8. A network traffic management device, comprising a hardware component configured for processing packets, one or more processors, and a software component, wherein: the hardware component comprises configurable hardware logic configured to: receive one or more data packets associated with a sub-flow within a connection containing at least two sub-flows wherein each sub-flow is associated with a direction within the connection;determine when a flow entry exists in a flow cache table of the hardware component for a sub-flow associated with the one or more data packets; andthe software component comprises memory comprising programmed instructions stored thereon and the one or more processors are configured to be capable of executing the stored programmed instructions to, when the determining indicates that the flow entry does not exist in the flow cache table: generate a snoop header for the one or more data packets that comprises flow signature information comprising a flow signature entry and transformation information comprising a transformation data entry for each of a first flow direction of the sub-flow of the connection and a second flow direction opposite the first flow direction of the sub-flow of the connection, andprovide the snoop header comprising the flow signature information and the transformation information to the hardware component for incorporation into the flow cache table for further processing of the one or more data packets associated with the sub-flow; andthe configurable hardware logic component is further configured to, when the determining indicates that the flow entry does exist in the flow cache table: obtain the flow signature information and the transformation information from the flow cache table,transform the one or more data packets using at least one of the flow signature information and the transformation information, andtransmit the one or more transformed data packets through the sub-flow of the connection associated with the one or more data packets.

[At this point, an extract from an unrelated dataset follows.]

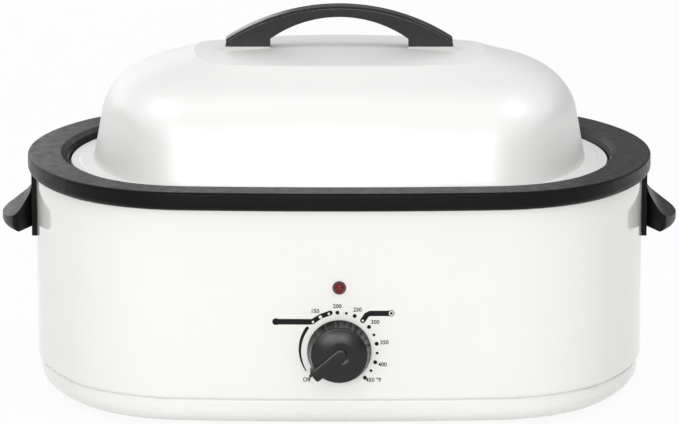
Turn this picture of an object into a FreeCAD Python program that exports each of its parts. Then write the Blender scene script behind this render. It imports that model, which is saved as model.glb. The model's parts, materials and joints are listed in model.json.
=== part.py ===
"""Electric roaster oven: a steel body with a lift-out pan, rack and domed lid, and one dial.

Millimetres, +Z up, the dial on the -Y side. The origin is the centre of the body's outline on
the plane that the feet stand on. Every plan outline is the rim's outline moved in by an inset.
"""
import FreeCAD, Part
import math
import os
import Sketcher
from FreeCAD import Vector

doc = FreeCAD.newDocument("RoasterOven")
sheet = doc.addObject("Spreadsheet::Sheet", "Sizes")
nodes = {}


# ---------------------------------------------------------------- sizes

class Size:
    """A number with the spreadsheet expression that gives it."""

    def __init__(self, value, text):
        self.value = float(value)
        self.text = text

    def _mix(self, other, sign, result):
        other = as_size(other)
        text = "(%s %s %s)" % (self.text, sign, other.text)
        return Size(result(self.value, other.value), text)

    def __add__(self, other):
        return self._mix(other, "+", lambda a, b: a + b)

    def __sub__(self, other):
        return self._mix(other, "-", lambda a, b: a - b)

    def __mul__(self, other):
        return self._mix(other, "*", lambda a, b: a * b)

    def __truediv__(self, other):
        return self._mix(other, "/", lambda a, b: a / b)

    def __radd__(self, other):
        return as_size(other) + self

    def __rsub__(self, other):
        return as_size(other) - self

    def __rmul__(self, other):
        return as_size(other) * self

    def __neg__(self):
        return as_size(0) - self


def as_size(value):
    return value if isinstance(value, Size) else Size(value, repr(float(value)))


def root(size):
    return Size(math.sqrt(size.value), "sqrt(%s)" % size.text)


def cosine(degrees):
    return Size(math.cos(math.radians(degrees.value)), "cos(%s)" % degrees.text)


def sine(degrees):
    return Size(math.sin(math.radians(degrees.value)), "sin(%s)" % degrees.text)


def cell(alias, value):
    """One driving size: its name in column A, its value and alias in column B."""
    cell.row += 1
    sheet.set("A%d" % cell.row, alias)
    sheet.set("B%d" % cell.row, str(value))
    sheet.setAlias("B%d" % cell.row, alias)
    return Size(value, "Sizes." + alias)


cell.row = 0

# plan outline of the rim: three radii each side, all other outlines are insets of it
rim_half_length = cell("rim_half_length", 272)
rim_half_depth = cell("rim_half_depth", 200)
front_radius = cell("front_radius", 1720)
corner_radius = cell("corner_radius", 130)
end_radius = cell("end_radius", 251)

# levels
foot_height = cell("foot_height", 6)
seam_height = cell("seam_height", 28)
rim_top = cell("rim_top", 207)
dial_height = cell("dial_height", 71)
lamp_height = cell("lamp_height", 125.4)
cord_height = cell("cord_height", 45)
fit_gap = cell("fit_gap", 0.3)

# sheet metal
sheet_steel = cell("sheet_steel", 0.7)
wall_inset = cell("wall_inset", 7.1)
wall_bend = cell("wall_bend", 3.2)
seam_flange = cell("seam_flange", 10)
base_inset = cell("base_inset", 9.7)
base_corner = cell("base_corner", 14)
base_bead = cell("base_bead", 2)
bead_inset = cell("bead_inset", 30)
bead_width = cell("bead_width", 14)

# rim ring
rim_skirt = cell("rim_skirt", 6.8)
rim_drop = cell("rim_drop", 16)
rim_plate = cell("rim_plate", 3)
rim_edge = cell("rim_edge", 2.2)
rim_flat = cell("rim_flat", 29)
ledge_slope = cell("ledge_slope", 7)
ledge_drop = cell("ledge_drop", 9)
ledge_width = cell("ledge_width", 12.5)
ledge_thickness = cell("ledge_thickness", 3)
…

9. The network traffic management device of claim 8, wherein the hardware component is configured to be capable of extracting and using the flow signature entry and the transformation data entry from the snoop header to generate entries in the flow cache table for each of the first and second flow directions.

10. The network traffic management device of claim 8, wherein the first flow direction comprises a first connection between a client device and the network traffic management device, and the second flow direction comprises a second connection between the network traffic management device and a server device or a third connection between the server device and the clients device.

11. The network traffic management device of claim 8, wherein at least one of the first or second flow directions is asymmetrical.

12. The network traffic management device of claim 8, wherein the one or more processors are configured to be capable of executing the stored programmed instructions to select some of the one or more data packets for processing by the hardware component and select at least some other data packets for processing by the software component.

13. The network traffic management device of claim 12, wherein the one or more processors are configured to be capable of executing the stored programmed instructions to process the at least some other data packets selected for processing by the software component rather than the hardware component for transmission through the sub-flow of the connection associated with the at least some other data packets without providing any flow signature and transformation information for the associated sub-flow to the hardware component.

14. The network traffic management device of claim 8, wherein the configurable hardware logic of the hardware component is further configured to remove the flow signature information and the transformation information for a particular sub-flow from the flow cache table when either there is a collision with the flow signature information and the transformation information of another sub-flow or the flow signature and transformation information has aged out.

15. A non-transitory computer readable medium having stored thereon instructions for processing network packets comprising executable code which when executed by one or more processors, causes the one or more processors to, when a hardware component determines that a flow entry does not exist in a flow cache table: generate a snoop header for the one or more data packets that comprises flow signature information comprising a flow signature entry and transformation information comprising a transformation data entry for each of a first flow direction of the sub-flow of the connection and a second flow direction opposite the first flow direction of the sub-flow of the connection, andprovide the snoop header comprising the flow signature information and the transformation information to the hardware component for incorporation into the flow cache table for further processing of the one or more data packets associated with the sub-flow, wherein the hardware component comprises configurable hardware logic configured to, when the hardware component determines that the flow entry does exist in the flow cache table: obtain the flow signature information and the transformation information from the flow cache table,transform the one or more data packets using at least one of the flow signature information and the transformation information, andtransmit the one or more transformed data packets through the sub-flow of the connection associated with the one or more data packets.

16. The non-transitory computer readable medium of claim 15, wherein the hardware component is configured to be capable of extracting and using the flow signature entry and the transformation data entry from the snoop header to generate entries in the flow cache table for each of the first and second flow directions.

17. The non-transitory computer readable medium of claim 15, wherein the first flow direction comprises a first connection between a client device and a network traffic management device, and the second flow direction comprises a second connection between the network traffic management device and a server device or a third connection between the server device and the clients device.

18. The non-transitory computer readable medium of claim 15, wherein at least one of the first or second flow directions is asymmetrical.

19. The non-transitory computer readable medium of claim 15, wherein the executable code when executed by the one or more processors further causes the one or more processors to select some of the one or more data packets for processing by the hardware component and select at least some other data packets for processing by the software component.

20. The non-transitory computer readable medium of claim 19, wherein the executable code when executed by the one or more processors further causes the one or more processors to process the at least some other data packets selected for processing by the software component rather than the hardware component for transmission through the sub-flow of the connection associated with the at least some other data packets without providing any flow signature and transformation information for the associated sub-flow to the hardware component.

21. The non-transitory computer readable medium of claim 19, wherein the configurable hardware logic of the hardware component is further configured to remove the flow signature information and the transformation information for a particular sub-flow from the flow cache table when either there is a collision with the flow signature information and the transformation information of another sub-flow or the flow signature and transformation information has aged out.